• [Dataset excerpt]
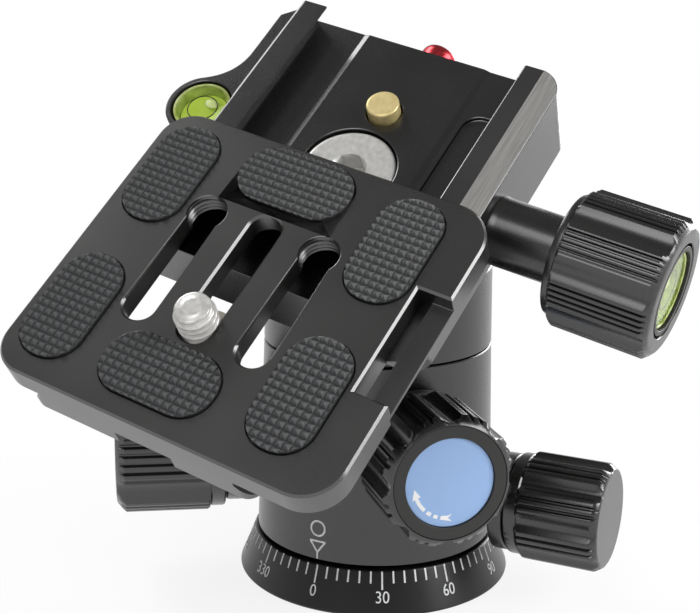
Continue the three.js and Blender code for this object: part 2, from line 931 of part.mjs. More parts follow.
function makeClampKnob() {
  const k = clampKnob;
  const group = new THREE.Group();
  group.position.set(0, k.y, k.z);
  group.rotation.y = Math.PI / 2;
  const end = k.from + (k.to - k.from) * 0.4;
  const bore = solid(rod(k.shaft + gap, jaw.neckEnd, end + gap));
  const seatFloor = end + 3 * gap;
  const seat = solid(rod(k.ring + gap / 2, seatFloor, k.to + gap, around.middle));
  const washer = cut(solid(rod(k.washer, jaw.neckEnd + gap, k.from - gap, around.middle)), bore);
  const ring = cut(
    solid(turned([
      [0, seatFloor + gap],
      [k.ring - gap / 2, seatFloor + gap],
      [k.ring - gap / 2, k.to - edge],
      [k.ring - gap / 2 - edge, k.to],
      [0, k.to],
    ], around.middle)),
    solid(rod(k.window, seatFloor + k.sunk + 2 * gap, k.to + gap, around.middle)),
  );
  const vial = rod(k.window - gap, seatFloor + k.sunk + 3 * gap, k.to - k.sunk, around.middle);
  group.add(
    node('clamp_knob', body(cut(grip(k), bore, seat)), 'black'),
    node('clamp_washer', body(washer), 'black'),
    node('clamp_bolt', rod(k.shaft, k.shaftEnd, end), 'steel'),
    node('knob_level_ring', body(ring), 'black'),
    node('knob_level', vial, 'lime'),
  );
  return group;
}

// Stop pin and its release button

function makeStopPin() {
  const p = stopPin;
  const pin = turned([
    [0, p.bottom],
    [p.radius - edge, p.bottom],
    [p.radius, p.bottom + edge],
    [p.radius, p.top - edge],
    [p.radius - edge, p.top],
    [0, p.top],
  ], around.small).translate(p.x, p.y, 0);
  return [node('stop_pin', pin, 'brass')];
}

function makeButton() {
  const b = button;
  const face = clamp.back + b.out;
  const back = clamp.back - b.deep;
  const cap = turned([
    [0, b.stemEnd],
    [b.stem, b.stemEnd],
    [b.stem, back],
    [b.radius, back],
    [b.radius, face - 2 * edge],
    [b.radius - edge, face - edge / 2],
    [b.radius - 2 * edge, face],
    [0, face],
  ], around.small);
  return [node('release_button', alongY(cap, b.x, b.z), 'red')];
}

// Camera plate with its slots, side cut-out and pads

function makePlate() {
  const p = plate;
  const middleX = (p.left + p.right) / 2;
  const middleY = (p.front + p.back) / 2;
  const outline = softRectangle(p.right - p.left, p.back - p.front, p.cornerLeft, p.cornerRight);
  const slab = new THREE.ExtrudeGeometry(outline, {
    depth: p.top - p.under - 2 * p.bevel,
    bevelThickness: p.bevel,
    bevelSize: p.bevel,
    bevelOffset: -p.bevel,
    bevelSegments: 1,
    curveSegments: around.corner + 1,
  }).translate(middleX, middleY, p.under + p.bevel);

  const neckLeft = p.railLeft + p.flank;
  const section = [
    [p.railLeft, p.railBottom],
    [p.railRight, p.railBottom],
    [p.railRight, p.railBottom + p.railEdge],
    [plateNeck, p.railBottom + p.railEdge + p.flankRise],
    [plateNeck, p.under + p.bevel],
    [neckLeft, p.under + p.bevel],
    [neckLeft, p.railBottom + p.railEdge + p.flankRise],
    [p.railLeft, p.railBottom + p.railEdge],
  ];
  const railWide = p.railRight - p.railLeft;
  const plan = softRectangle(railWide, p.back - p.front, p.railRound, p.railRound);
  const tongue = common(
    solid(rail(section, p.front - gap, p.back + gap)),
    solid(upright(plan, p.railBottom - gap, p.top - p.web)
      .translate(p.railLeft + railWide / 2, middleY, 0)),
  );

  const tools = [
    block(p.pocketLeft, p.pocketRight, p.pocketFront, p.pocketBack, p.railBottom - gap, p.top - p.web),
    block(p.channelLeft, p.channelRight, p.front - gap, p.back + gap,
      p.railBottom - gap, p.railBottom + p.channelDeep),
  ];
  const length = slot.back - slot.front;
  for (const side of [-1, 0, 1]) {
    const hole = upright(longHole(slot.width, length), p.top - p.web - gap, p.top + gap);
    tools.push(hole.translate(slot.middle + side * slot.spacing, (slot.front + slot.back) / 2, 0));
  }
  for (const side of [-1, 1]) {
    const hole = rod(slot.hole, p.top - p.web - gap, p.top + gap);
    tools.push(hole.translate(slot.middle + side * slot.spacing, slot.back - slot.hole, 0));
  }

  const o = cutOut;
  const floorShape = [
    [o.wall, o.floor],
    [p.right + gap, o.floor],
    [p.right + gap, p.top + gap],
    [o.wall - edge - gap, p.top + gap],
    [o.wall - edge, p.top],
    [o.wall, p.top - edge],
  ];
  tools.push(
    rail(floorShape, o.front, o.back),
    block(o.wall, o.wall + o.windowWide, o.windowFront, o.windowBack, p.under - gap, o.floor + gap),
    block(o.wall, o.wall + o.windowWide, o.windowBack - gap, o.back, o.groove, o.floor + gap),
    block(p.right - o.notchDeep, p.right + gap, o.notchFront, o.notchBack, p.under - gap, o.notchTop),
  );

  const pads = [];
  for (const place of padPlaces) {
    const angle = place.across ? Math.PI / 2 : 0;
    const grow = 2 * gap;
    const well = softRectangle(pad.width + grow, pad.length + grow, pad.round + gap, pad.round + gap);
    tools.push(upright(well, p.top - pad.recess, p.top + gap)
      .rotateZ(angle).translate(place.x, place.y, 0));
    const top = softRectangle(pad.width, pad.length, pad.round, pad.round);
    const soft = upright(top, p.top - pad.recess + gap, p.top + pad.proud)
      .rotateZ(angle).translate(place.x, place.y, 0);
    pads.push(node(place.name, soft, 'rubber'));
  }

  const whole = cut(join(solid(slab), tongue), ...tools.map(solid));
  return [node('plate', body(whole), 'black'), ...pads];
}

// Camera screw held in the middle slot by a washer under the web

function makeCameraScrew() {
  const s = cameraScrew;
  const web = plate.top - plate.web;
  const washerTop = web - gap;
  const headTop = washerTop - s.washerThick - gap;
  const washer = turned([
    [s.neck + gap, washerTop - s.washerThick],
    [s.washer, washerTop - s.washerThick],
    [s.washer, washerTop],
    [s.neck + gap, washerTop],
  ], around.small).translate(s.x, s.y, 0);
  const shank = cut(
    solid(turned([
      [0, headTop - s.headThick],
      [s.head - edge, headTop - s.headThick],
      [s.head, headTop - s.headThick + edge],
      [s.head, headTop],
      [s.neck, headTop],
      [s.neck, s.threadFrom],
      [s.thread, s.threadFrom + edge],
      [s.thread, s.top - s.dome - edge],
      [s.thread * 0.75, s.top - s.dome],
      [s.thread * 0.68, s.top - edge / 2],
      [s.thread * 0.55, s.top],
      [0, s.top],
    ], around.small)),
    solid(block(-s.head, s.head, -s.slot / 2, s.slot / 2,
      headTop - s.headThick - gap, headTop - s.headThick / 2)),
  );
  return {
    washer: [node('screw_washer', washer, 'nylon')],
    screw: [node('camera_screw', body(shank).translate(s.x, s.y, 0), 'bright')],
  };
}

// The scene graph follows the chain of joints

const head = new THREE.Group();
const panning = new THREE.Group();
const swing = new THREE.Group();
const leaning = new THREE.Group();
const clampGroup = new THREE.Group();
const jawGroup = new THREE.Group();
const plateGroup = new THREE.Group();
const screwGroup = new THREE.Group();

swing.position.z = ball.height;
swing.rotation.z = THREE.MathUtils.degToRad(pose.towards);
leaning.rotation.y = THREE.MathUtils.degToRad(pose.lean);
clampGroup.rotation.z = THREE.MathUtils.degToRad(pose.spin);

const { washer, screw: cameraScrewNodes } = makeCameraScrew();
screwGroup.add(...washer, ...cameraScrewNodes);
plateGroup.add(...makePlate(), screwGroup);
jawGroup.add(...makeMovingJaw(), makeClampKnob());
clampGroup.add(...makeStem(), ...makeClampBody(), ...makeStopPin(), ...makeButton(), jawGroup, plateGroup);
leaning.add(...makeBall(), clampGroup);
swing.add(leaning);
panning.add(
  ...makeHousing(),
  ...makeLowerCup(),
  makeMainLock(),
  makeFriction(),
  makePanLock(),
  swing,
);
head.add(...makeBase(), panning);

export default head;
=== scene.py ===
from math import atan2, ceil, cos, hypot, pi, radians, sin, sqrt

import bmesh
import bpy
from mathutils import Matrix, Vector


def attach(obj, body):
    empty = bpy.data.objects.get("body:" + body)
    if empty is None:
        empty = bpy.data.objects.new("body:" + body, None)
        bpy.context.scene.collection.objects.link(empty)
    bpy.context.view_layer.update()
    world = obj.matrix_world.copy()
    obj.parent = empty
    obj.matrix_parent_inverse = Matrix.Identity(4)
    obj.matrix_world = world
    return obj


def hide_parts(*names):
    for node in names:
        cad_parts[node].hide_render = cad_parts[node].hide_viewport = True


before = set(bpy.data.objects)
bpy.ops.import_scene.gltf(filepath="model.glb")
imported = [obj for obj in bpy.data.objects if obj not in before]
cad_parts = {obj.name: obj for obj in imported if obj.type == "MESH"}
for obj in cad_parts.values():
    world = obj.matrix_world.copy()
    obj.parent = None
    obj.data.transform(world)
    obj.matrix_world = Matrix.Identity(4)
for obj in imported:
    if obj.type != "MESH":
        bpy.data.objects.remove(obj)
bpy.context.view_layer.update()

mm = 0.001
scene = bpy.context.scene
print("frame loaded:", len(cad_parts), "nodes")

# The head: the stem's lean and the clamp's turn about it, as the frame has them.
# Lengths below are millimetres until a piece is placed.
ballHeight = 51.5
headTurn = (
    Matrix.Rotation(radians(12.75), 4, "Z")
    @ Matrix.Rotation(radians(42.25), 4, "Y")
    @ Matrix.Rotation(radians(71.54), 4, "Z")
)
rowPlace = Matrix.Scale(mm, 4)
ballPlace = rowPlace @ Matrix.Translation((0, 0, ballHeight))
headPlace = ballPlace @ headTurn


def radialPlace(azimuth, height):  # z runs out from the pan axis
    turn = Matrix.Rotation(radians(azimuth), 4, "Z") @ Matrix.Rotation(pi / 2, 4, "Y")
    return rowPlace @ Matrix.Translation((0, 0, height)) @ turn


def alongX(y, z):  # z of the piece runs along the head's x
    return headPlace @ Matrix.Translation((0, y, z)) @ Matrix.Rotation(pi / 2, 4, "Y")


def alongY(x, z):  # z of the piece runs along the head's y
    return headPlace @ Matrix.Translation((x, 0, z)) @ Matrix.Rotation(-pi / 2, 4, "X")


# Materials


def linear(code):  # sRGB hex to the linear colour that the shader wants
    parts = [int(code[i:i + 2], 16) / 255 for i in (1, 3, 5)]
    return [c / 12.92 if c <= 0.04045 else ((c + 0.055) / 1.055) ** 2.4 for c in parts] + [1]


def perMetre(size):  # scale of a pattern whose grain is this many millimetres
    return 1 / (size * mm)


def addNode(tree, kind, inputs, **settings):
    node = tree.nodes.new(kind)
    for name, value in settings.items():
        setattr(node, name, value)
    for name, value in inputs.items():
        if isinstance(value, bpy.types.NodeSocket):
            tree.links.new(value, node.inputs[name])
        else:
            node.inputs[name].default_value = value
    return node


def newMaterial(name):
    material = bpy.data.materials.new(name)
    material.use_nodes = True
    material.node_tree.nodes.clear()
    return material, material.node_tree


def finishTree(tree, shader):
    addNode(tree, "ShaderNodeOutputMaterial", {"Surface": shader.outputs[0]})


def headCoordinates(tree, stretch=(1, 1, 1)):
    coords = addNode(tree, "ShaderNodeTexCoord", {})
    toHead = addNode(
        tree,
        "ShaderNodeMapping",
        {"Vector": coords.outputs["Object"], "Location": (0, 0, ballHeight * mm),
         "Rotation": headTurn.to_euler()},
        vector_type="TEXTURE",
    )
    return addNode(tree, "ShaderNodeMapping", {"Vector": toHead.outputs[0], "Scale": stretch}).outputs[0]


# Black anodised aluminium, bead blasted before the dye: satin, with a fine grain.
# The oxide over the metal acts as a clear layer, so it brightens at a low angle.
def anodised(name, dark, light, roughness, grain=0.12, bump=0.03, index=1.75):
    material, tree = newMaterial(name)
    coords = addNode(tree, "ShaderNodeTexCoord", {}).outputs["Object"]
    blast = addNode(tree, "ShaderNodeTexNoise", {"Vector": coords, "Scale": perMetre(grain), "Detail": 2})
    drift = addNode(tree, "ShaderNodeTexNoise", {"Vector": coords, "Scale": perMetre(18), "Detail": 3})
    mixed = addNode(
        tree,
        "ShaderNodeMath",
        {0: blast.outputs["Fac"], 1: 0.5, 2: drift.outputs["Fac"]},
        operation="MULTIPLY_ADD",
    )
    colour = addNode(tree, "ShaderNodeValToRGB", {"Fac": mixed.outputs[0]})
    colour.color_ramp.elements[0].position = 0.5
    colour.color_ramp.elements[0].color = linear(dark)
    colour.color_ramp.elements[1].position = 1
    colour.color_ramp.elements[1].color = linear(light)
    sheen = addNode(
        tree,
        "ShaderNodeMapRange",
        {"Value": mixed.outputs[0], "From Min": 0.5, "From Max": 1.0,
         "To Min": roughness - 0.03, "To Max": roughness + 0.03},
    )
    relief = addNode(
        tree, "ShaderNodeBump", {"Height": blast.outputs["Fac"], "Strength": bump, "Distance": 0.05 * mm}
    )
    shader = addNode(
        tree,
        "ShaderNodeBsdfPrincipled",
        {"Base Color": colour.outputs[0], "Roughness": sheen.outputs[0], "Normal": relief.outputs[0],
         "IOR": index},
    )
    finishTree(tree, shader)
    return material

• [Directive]
Return only the lines spanning from the first line of the material through the line with "its release button", copied exactly, both ends kept.

• [Solution to this problem]
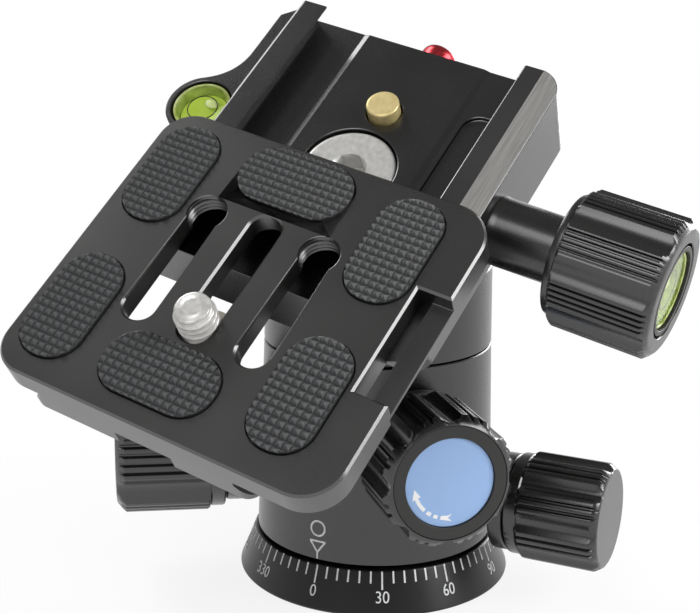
Continue the three.js and Blender code for this object: part 2, from line 931 of part.mjs. More parts follow.
function makeClampKnob() {
  const k = clampKnob;
  const group = new THREE.Group();
  group.position.set(0, k.y, k.z);
  group.rotation.y = Math.PI / 2;
  const end = k.from + (k.to - k.from) * 0.4;
  const bore = solid(rod(k.shaft + gap, jaw.neckEnd, end + gap));
  const seatFloor = end + 3 * gap;
  const seat = solid(rod(k.ring + gap / 2, seatFloor, k.to + gap, around.middle));
  const washer = cut(solid(rod(k.washer, jaw.neckEnd + gap, k.from - gap, around.middle)), bore);
  const ring = cut(
    solid(turned([
      [0, seatFloor + gap],
      [k.ring - gap / 2, seatFloor + gap],
      [k.ring - gap / 2, k.to - edge],
      [k.ring - gap / 2 - edge, k.to],
      [0, k.to],
    ], around.middle)),
    solid(rod(k.window, seatFloor + k.sunk + 2 * gap, k.to + gap, around.middle)),
  );
  const vial = rod(k.window - gap, seatFloor + k.sunk + 3 * gap, k.to - k.sunk, around.middle);
  group.add(
    node('clamp_knob', body(cut(grip(k), bore, seat)), 'black'),
    node('clamp_washer', body(washer), 'black'),
    node('clamp_bolt', rod(k.shaft, k.shaftEnd, end), 'steel'),
    node('knob_level_ring', body(ring), 'black'),
    node('knob_level', vial, 'lime'),
  );
  return group;
}

// Stop pin and its release button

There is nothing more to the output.